On the other hand I’m not sure if it is as off-the-radar as I think it is. So I’m not going to say what the issue is yet, or even tip my hand. Instead I’m going to ask you to take a poll (there is also a link to it at the end of the article). The poll has a single ranking question and will take you all of one minute to participate. But I do ask you to take it seriously; don’t just toss off an answer. The poll is anonymous as well. If for some reason you want to identify yourself and express an opinion about any of the issues or the poll itself you can do so via the usual comments.
I’m going to briefly describe the poll and some of the items you will be ranking so that you have a better understanding of what I mean by them.
You will be asked to rank ten issues or factors that affect the long-term viability of the Adirondack Park, from most important to least important. They are listed in random order; you will sort them in the order you like. The issues necessarily overlap in many cases but I strove to define them from the dual perspectives of both how we talk about them (and how they have been present in media coverage) and how we act upon them.
Let me define “long-term viability of the Adirondack Park.” By that I mean a park that preserves and protects its wild character, open space and ecology as well or better than today and that also sustains healthy communities with quality of life and economies as good or better than today. Therefore among the issues I list you will not see things like “healthy economies of the towns” or “ecological protection for the park,” as these are part of the definition.
Here is a brief description of the ten issues or factors, in random order:
- Invasive Species
- The Regional Education System – Private and public schools from pre-kindergarten through vocational, technical and college – enrollment, quality, standards
- State Government Agencies, Policies and Regulations – DEC, the APA, other State agencies, Article XIV and amendments, the SLMP, APA Act, UMPs, etc.

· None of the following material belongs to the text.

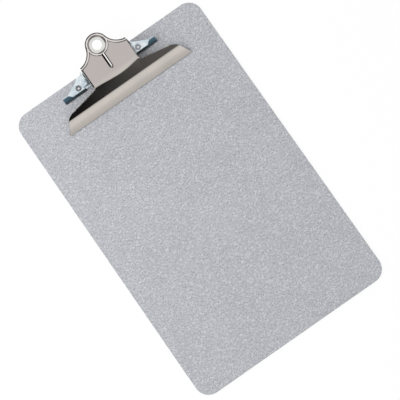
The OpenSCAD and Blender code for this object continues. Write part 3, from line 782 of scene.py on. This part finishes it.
for node, slot_name in (("board", "board_enamel"), ("clip_base", "zinc_plate")):
    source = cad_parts[node]
    mesh = source.data.copy()
    mesh.transform(source.matrix_world)
    shape = bmesh.new()
    shape.from_mesh(mesh)
    bmesh.ops.remove_doubles(shape, verts=shape.verts, dist=1e-3 * MM)
    shape.to_mesh(mesh)
    shape.free()
    mesh.polygons.foreach_set("use_smooth", [True] * len(mesh.polygons))
    steady_normals(mesh)
    mesh.materials.clear()
    mesh.materials.append(finishes[slot_name])
    made = bpy.data.objects.new(node + "_sheet", mesh)
    bpy.context.scene.collection.objects.link(made)
    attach(made, "board_and_base")
    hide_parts(node)
    print(made.name, len(mesh.vertices), "points")

# %% [markdown]
# ## Floor and light
# Bright metal shows its surroundings, so the studio matters as much as the finish. A pale floor, a pale sky
# and a large soft lamp on the left light the board evenly. Around the part stand cards that only the
# reflections show. A wide one in front, dark low in its middle, turns the riser dark, while the lip, which
# faces further up, stays light. On the other three sides the cards are low, and only those on the left and
# behind have a tall narrow part: the metal shows something dark from the photo's side, and a light sky
# from the others. A card flat over the board keeps the board's own glow out of the metal.

# %% Stage
STAGE = 0.75


def flat_colour(name, colour, shine=0.5):
    made = bpy.data.materials.new(name)
    made.use_nodes = True
    plugs = made.node_tree.nodes["Principled BSDF"].inputs
    plugs["Base Color"].default_value = colour
    plugs["Roughness"].default_value = 0.9
    plugs["Specular IOR Level"].default_value = shine
    return made


def card(name, corners, material, seen=False):
    """A four-cornered card of the stage, in metres. Unless seen, only reflections show it."""
    mesh = bpy.data.meshes.new(name)
    mesh.from_pydata(corners, [], [(0, 1, 2, 3)])
    mesh.materials.append(material)
    made = bpy.data.objects.new(name, mesh)
    bpy.context.scene.collection.objects.link(made)
    if not seen:
        made.visible_camera = made.visible_diffuse = made.visible_shadow = False


def standing(name, start, end, low, high, material):
    """An upright card from start to end, both (x, y), and from low to high."""
    card(name, [(*start, low), (*end, low), (*end, high), (*start, high)], material)


def lying(name, x, y, z, material, seen=False):
    """A level card with its face up, over the ranges x and y."""
    card(name, [(x[0], y[0], z), (x[1], y[0], z), (x[1], y[1], z), (x[0], y[1], z)], material, seen)


def lamp(name, place, aim, size, watts):
    data = bpy.data.lights.new(name, "AREA")
    data.energy, data.size = watts, size
    made = bpy.data.objects.new(name, data)
    made.location = place
    made.rotation_euler = (Vector(aim) - Vector(place)).to_track_quat("-Z", "Y").to_euler()
    bpy.context.scene.collection.objects.link(made)
    return made


def looking(tree):
    """1 for the rays of the camera, of reflections and of transmission, and 0 for those of soft light."""
    paths = Signal(tree, None).node("LightPath").socket.node.outputs
    seen = Signal(tree, paths["Is Camera Ray"])
    for kind in ("Is Glossy Ray", "Is Transmission Ray"):
        seen = seen.math("MAXIMUM", Signal(tree, paths[kind]))
    return seen


def white_floor():
    """A pale floor that the camera and the reflections see mostly as plain white, with its shadows."""
    made = flat_colour("floor_white", (0.95, 0.95, 0.95, 1))
    tree = made.node_tree
    paint = Signal(tree, tree.nodes["Principled BSDF"].outputs[0])
    plain = paint.node("Emission", Strength=1.0)
    tree.links.new(paint.node("MixShader", i0=looking(tree) * 0.92, i1=paint, i2=plain).socket,
                   tree.nodes["Material Output"].inputs["Surface"])
    return made


def shaded_card(name):
    """A card that glows faintly low in its middle and almost white elsewhere; its back is clear."""
    made = bpy.data.materials.new(name)
    made.use_nodes = True
    tree = made.node_tree
    tree.nodes.remove(tree.nodes["Principled BSDF"])
    place = object_place(tree)
    x, z = place.axis(0), place.axis(2)
    low = (0.07 + x * 1.2).math("MAXIMUM", 0.012).math("MINIMUM", 0.16)
    high = (0.72 + (z - 0.6) * 0.14).math("MINIMUM", 1.0)
    even = z.ramp(0.38, 0.5).math("MAXIMUM", abs(x).ramp(0.4, 0.6))
    glow = low + even * (high - low)
    light = glow.node("Emission", Strength=glow)
    clear = glow.node("BsdfTransparent")
    back = glow.node("NewGeometry", output=6)
    tree.links.new(back.node("MixShader", i0=back, i1=light, i2=clear).socket,
                   tree.nodes["Material Output"].inputs["Surface"])
    return made


floor_white = white_floor()
shaded = shaded_card("card_shaded")
black = flat_colour("card_black", (0.012, 0.012, 0.012, 1), 0.0)
lying("floor", (-6, 6), (-6, 6), -0.0006, floor_white, True)
standing("card_front", (1.6, -STAGE), (-1.6, -STAGE), 0, 2.6, shaded)
standing("card_left", (-STAGE, -1.2), (-STAGE, 1.2), 0, 0.15, black)
standing("card_left_tall", (-STAGE, -0.25), (-STAGE, 0.4), 0.15, 0.85, black)
standing("card_back", (-1.6, 0.95), (1.6, 0.95), 0, 0.15, black)
standing("card_back_tall", (-0.4, 0.95), (0.4, 0.95), 0.15, 0.7, black)
standing("card_right", (STAGE, 1.2), (STAGE, -1.2), 0, 0.2, black)
lying("flag_low", (-0.2, 0.2), (-0.74, 0.4), 0.0026, shaded)

lamp("lamp_top", (-0.75, 0.3, 0.85), (0, 0, 0), 0.9, 8.5).visible_glossy = False

world = bpy.data.worlds.new("studio")
bpy.context.scene.world = world
world.use_nodes = True
sky = looking(world.node_tree).blend((0.71, 0.715, 0.72, 1), (1, 1, 1, 1))
feed(world.node_tree, world.node_tree.nodes["Background"].inputs["Color"], sky)
print("stage ready")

- Tourism – local and regional, tourism initiatives, infrastructure
- Climate Change
- Socioeconomic and Racial Population Diversity – park demographics, prisons, racial issues, broadening diversity in residents and visitors
- Scientific and Technological Advancement – research in ecology and other fields, application of science to mitigate environmental problems, green energy, enhanced communication, broadband
- Land Use Law, Policy and Practice – Land classification, APA permitting, local and regional zoning, private land use, development standards, economics
- The Regional Health Care System – Insurance, coverage, clinics, emergency facilities, preventative services, rural outreach, cost
- Watershed Protection – Water quality, protection of lakes and rivers, reversing acidification, storm water runoff, fish stocking, shoreline protection
Please take a minute to try the survey; the more results the better. If those results come back the way I think they will, I’ll have plenty to write about, but no matter the results I’ll write about them in the near future.
There is nothing scientific about this poll, of course. It is strictly anecdotal. But as we all know anecdotal information can be quite telling. Let’s find out.